Now Jerry was dead and his adopted son had killed him. What did that mean? What could possibly possess someone to do such a thing? Library workers mentioned mental illness, said Jerry was planning to evict him that day. Somebody had seen the body bag brought out of the house. I never knew more.

For years I’d been buying my favorite writers—Lovecraft, Ferlinghetti, Rimbaud—at Chamblin Bookmine, before hunting mythology titles through that labyrinth walled with books. When I found Radu Florescu’s and Raymond McNally’s In Search of Dracula and Geoffrey Ashe’s The Discovery of King Arthur, I also found the name Jerry G. Dukes stamped inside. Like some necrophagous ghoul, I was eating the remainders of the personal library of the main librarian from my part-time high school job. His books still fit amidst the thousands I’ve bought since.

6. Office Hours

For it’s still my favorite room in the library, even if it no longer exists.

Even if it’s not so much in the library as out of it. It never was inside-out, but outside-in.

Place is where space happens.

image courtesy Mark and Ted Pappas

You enter beneath the side arch of yellowed brick, all the old film red and gold. Between the large round yellow brick planters winds the pebbled path. The curved lines bring you further inside the garden, bring the outside further in.

The hollies and small palms, prehistoric cycads, grow all shades of green and green the shade, sunlight dappling through open beams.

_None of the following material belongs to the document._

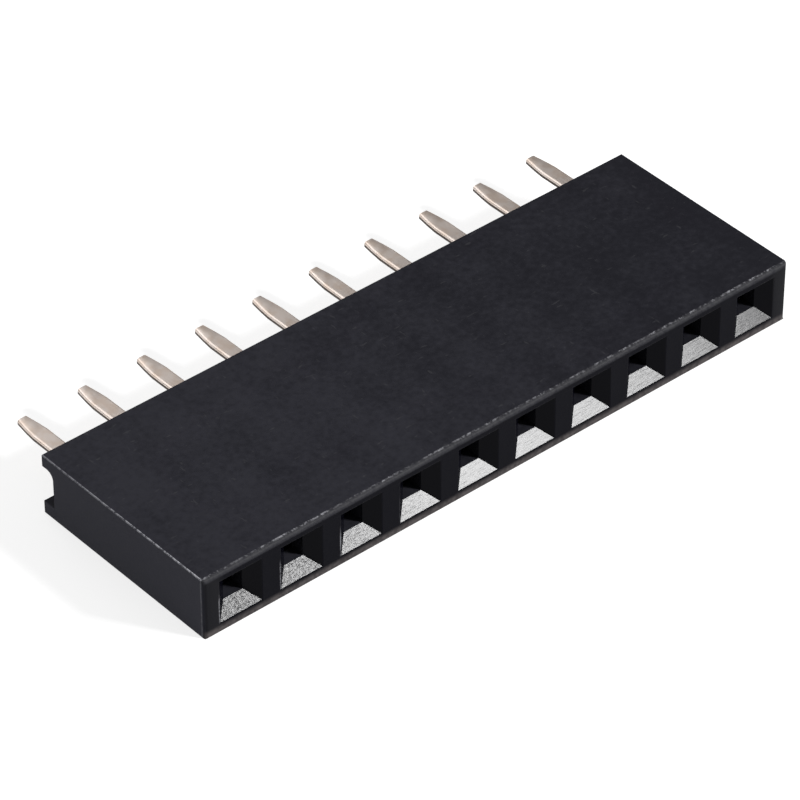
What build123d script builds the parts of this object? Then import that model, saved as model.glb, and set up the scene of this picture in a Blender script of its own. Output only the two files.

image courtesy Mark and Ted Pappas

This is the place. Not the Mies van der Rohe chairs by the skintled brick wall inside, courtyard through plate glass as rear wall. This is the place you’ll find me. In this courtyard that no longer exists. In this grotto I so lovingly remember but never did visit. When you’re ready to transact business, to have me tell your fortune, to hire me to write your life, I’ll be here, any time of day or night, holding office hours, waiting. Sleep desists. Place persists. Always I’m waiting for you.